There are, of course, no shortage of reasons to stage a Spotify boycott of your own. From their terrible artist remuneration to their total cultural devaluing of music in modern life in general, to the proliferation of “ghost artists” and A.I generated “content” on the platform; CEO Daniel Ek’s massive investment into military A.I technology using money made from Spotify or allowing advertising from ICE and any number of other unfathomable sins, Spotify leave you no shortage of reasons to find a new streaming service quicker than you can say “New Music Friday”.

But, if you do opt to look for a new home for your playlists and want to keep on listening to Neil Young, you soon won’t find him on Amazon Music, either. Young has recently announced he’ll be pulling his music from the platform, in light of the increasingly close ties between Amazon magnate Jeff Bezos and America’s fascist president, Donald Trump. Young has also called for consumers to choose to shop locally, instead of heading to the Bezos-owned Whole Foods. Similarly, Young has called for a boycott on fellow insidious tech-tycoons who have climbed into bed with Trump, Mark Zuckerberg and Elon Musk, and their platforms Meta and X (better known as Twitter), respectively.
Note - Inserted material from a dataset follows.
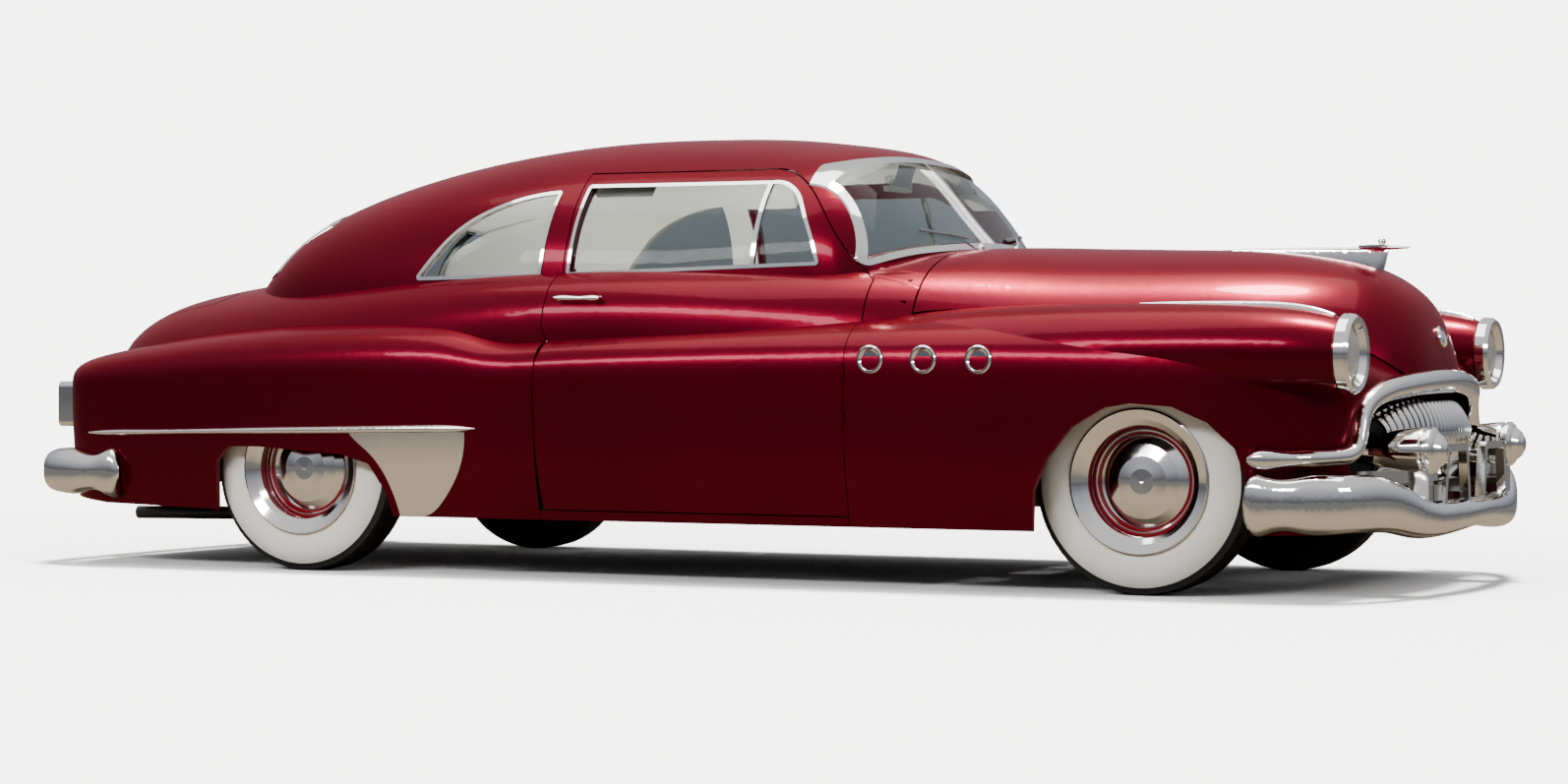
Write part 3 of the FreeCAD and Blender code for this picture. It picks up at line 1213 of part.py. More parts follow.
def hood_ornament(v):
    """A long tapering spear on the hood's ridge with a winged rod, and a plain disc on the nose."""
    places = []
    for x, rise, wide in ((1690, 1.5, 4), (1760, 8, 10), (1900, 17, 16), (2050, 34, 20), (2160, 54, 24),
                          (2225, 74, 26), (2262, 84, 18)):
        places.append((Vector(x, 0, centre_top(x) + rise), Vector(0, 0, 1), wide, rise + 18))
    wing = [(2160, -4), (2215, -62), (2236, -62), (2262, 0), (2236, 62), (2215, 62), (2160, 4)]
    wing = plan_prism(wing, 1104, 1112)
    rod = Part.makeCone(9, 4, 90, Vector(2240, 0, 1104), Vector(1, 0, 0))
    knob = Part.makeSphere(13, Vector(2238, 0, 1124))
    spear = largest(ribbon(places, 12, 2.2).fuse([wing, rod, knob]).cut(v.centre))
    disc = lathe_x([(-30, 0), (-30, 36), (6, 36), (11, 32), (8, 24), (11, 12), (12, 0)], 0, 0)
    disc.rotate(Vector(0, 0, 0), Vector(0, 1, 0), -17)
    disc.translate(Vector(2432, 0, 812))
    disc = max(disc.cut(v.centre).Solids, key=lambda piece: piece.CenterOfMass.x)
    return Part.makeCompound([spear, disc])


def build():
    """All pieces by name."""
    v = Volumes()
    tail = tail_skin(v)
    parts = {"hood": hood_panel(v), "trunk_lid": trunk_lid(v)}
    body_panels(parts, v, tail)
    pairs = {
        "front_fender": front_fender(v),
        "rear_fender": rear_fender(v, tail),
        "door": door_panel(v),
        "door_glass": glass_pane(v, side_window(DOOR_WINDOW, -1000, -500, -GLASS_MARGIN)),
        "door_brightwork": Part.makeCompound(door_window_frame(v).Solids + [door_handle(v)]),
        "knuckle": knuckle(),
    }
    for place, x, y in (("front", FRONT_AXLE_X, FRONT_WHEEL_Y), ("rear", REAR_AXLE_X, REAR_WHEEL_Y)):
        pairs[f"wheel_{place}"] = wheel(x, -y)
        pairs[f"tyre_{place}"] = tyre(x, -y)
    for name, shape in pairs.items():
        parts[f"{name}_right"] = shape
        parts[f"{name}_left"] = mirrored(shape)

    parts["fixed_glass"] = fixed_glass(v)
    parts["window_frames"] = window_frames(v)
    parts["frame_chassis"] = frame_chassis()
    parts["suspension"] = suspension()
    parts["rear_axle"] = rear_axle()
    parts["engine_block"] = engine_block()
    parts["radiator"] = box(2120, 2180, -420, 420, 366.3, 470).fuse(box(2120, 2180, -320, 320, 470, 850))
    parts["fuel_tank"] = box(-2250, -1750, -180, RAIL_INNER_Y - TOUCH, 330, 520)
    parts["exhaust"] = exhaust()
    parts["floor_pan"] = floor_pan()
    parts["dashboard"] = dashboard()
    parts["steering_wheel"] = steering_wheel(parts["dashboard"])
    seats(parts)
    parts["bumper_front"] = front_bumper()
    parts["bumper_rear"] = rear_bumper(v)
    parts["grille"] = grille(v)
    lamps(parts, v)
    parts["side_brightwork"] = side_brightwork(v)
    parts["hood_ornament"] = hood_ornament(v)
    return parts


if __name__ == "__main__":
    os.makedirs("parts", exist_ok=True)
    for name, shape in build().items():
        shape.exportStep(f"parts/{name}.step")
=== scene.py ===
import json
import logging
import math
from contextlib import contextmanager
from dataclasses import dataclass
from enum import Enum
from typing import Callable, Iterator, Optional, Sequence

import bmesh
import bpy
from mathutils import Matrix, Vector


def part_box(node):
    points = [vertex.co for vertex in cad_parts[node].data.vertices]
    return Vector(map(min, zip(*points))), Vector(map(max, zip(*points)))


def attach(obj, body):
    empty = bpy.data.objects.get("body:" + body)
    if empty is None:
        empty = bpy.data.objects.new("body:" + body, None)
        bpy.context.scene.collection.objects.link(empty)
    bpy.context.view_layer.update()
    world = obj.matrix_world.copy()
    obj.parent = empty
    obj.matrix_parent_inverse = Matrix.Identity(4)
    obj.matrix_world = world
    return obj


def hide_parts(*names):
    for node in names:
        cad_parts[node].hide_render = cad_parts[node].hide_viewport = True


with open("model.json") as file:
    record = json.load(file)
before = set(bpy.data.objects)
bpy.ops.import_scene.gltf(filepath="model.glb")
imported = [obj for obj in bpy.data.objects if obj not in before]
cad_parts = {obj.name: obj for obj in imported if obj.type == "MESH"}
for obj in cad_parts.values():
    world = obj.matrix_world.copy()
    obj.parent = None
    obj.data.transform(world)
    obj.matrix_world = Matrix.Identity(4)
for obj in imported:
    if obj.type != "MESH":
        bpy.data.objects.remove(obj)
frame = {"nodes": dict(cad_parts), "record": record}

log = logging.getLogger("sedan")

Pair = tuple[float, float]
Place = tuple[float, float, float]
Colour = tuple[float, float, float]
Stop = tuple[float, Colour]
Socket = bpy.types.NodeSocket
Inputs = dict[str | int, object]
Piece = bpy.types.Object
Material = bpy.types.Material

SIDES = (("right", -1.0), ("left", 1.0))  # with the sign of Y
BLACK: Colour = (0.0, 0.0, 0.0)
WHITE: Colour = (1.0, 1.0, 1.0)
PLATING: Colour = (0.80, 0.79, 0.77)
LINING: Colour = (0.50, 0.48, 0.44)
LINING_DARK: Colour = (0.40, 0.38, 0.35)


def rgba(colour: Colour) -> tuple[float, float, float, float]:
    """The colour with full opacity."""
    return (*colour, 1.0)


# Shader tools


@dataclass(frozen=True)
class Pattern:
    """A noise in cells per metre and octaves, with the two values it works between."""

    scale: float
    detail: float
    low: float
    high: float


@dataclass(frozen=True)
class Relief:
    """How far a height pattern lifts the surface: a share of the effect, and metres for a full step."""

    share: float
    height: float


class Nodes:
    """A node tree, built node by node."""

    def __init__(self, tree: bpy.types.NodeTree) -> None:
        """Work on a tree."""
        self.tree = tree

    def add(self, kind: str, inputs: Optional[Inputs] = None, **settings: object) -> bpy.types.Node:
        """Add a node.

        Args:
            kind: Node type without its prefix.
            inputs: What feeds its sockets, by their names or places.
            **settings: Node properties.

        Returns:
            The node.
        """
        node = self.tree.nodes.new("ShaderNode" + kind)
        for key, value in settings.items():
            setattr(node, key, value)
        for key, value in (inputs or {}).items():
            self.feed(node, key, value)
        return node

    def feed(self, node: bpy.types.Node, key: str | int, value: object) -> None:
        """Feed one socket of a node.

        Args:
            node: The node.
            key: The socket's name or place.
            value: Another socket to link, or a constant to set.
        """
        if isinstance(value, Socket):
            self.tree.links.new(value, node.inputs[key])
        else:
            node.inputs[key].default_value = value

    def maths(self, operation: str, first: object, second: object = 0.0) -> Socket:
        """A maths node on sockets or numbers."""
        return self.add("Math", {0: first, 1: second}, operation=operation).outputs[0]

    def split(self, vector: Socket) -> tuple[Socket, Socket, Socket]:
        """The X, Y and Z of a vector."""
        return tuple(self.add("SeparateXYZ", {0: vector}).outputs)

    def length(self, first: Socket, second: Socket) -> Socket:
        """Length of a flat vector, from its two parts."""
        squares = [self.maths("MULTIPLY", part, part) for part in (first, second)]
        return self.maths("SQRT", self.maths("ADD", *squares))

    def stops(self, factor: Socket, stops: Sequence[Stop], constant: bool = False) -> Socket:
        """A colour ramp.

        Args:
            factor: Value from 0 to 1.
            stops: Positions with their colours, from low to high.
            constant: True for hard steps.

        Returns:
            The colour socket.
        """
        node = self.add("ValToRGB", {"Fac": factor})
        ramp = node.color_ramp
        ramp.interpolation = "CONSTANT" if constant else "LINEAR"
        while len(ramp.elements) < len(stops):
            ramp.elements.new(1.0)
        for element, (position, colour) in zip(ramp.elements, stops):
            element.position = position
            element.color = rgba(colour)
        return node.outputs["Color"]

    def levels(self, factor: Socket, low: float, high: float, start: float = 0.0) -> Socket:
        """A value that goes from a start to 1, stretched to go from low to high."""
        inputs = {"Value": factor, "From Min": start, "To Min": low, "To Max": high}
        return self.add("MapRange", inputs).outputs["Result"]

    def mix(self, share: Socket, first: Socket, second: Socket) -> Socket:
        """A blend of two shaders, all the first where the share is 0."""
        return self.add("MixShader", {0: share, 1: first, 2: second}).outputs["Shader"]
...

Young has cited Meta’s “unconscionable use of chatbots with children” for his severance of ties with the company’s Facebook and Instagram websites, and concerns over the proliferation of anti-semitic content on X for his calls to quit using Musk’s platform.

These men—Donald Trump, Jeff Bezos, Mark Zuckerberg and Elon Musk, among many others—have been instrumental in sewing the seeds of hate, division, violence, anger and doubt into the fabric of our modern society and culture. They are spearheading the biggest transfer of wealth, from the poor to the already super-rich, in all of human history, and they are laying waste to the only planet we have a hope to live on in the process. It’s no wonder, then, that a man of such deep morality, deep love for both people and planet, would rage against them and everything they own and stand for.

In a recent blog post, Young raised a call to arms against them and every destructive techno-fascist like them, saying, “”Forget Amazon and Whole Foods. Forget Facebook. Buy local. Buy direct. Bezos supports this government”, before adding, “don’t go back to the big corporations who have sold out America. We all have to give up something to save America from the Corporate Control Age it is entering. They need you to buy from them. Don’t”. And it’s not just Americans who should be listening to him, but all of us, the whole world over. We all deserve a brighter future than the one these corporations are carving out for us. We all deserve to keep on rockin’ in the free world.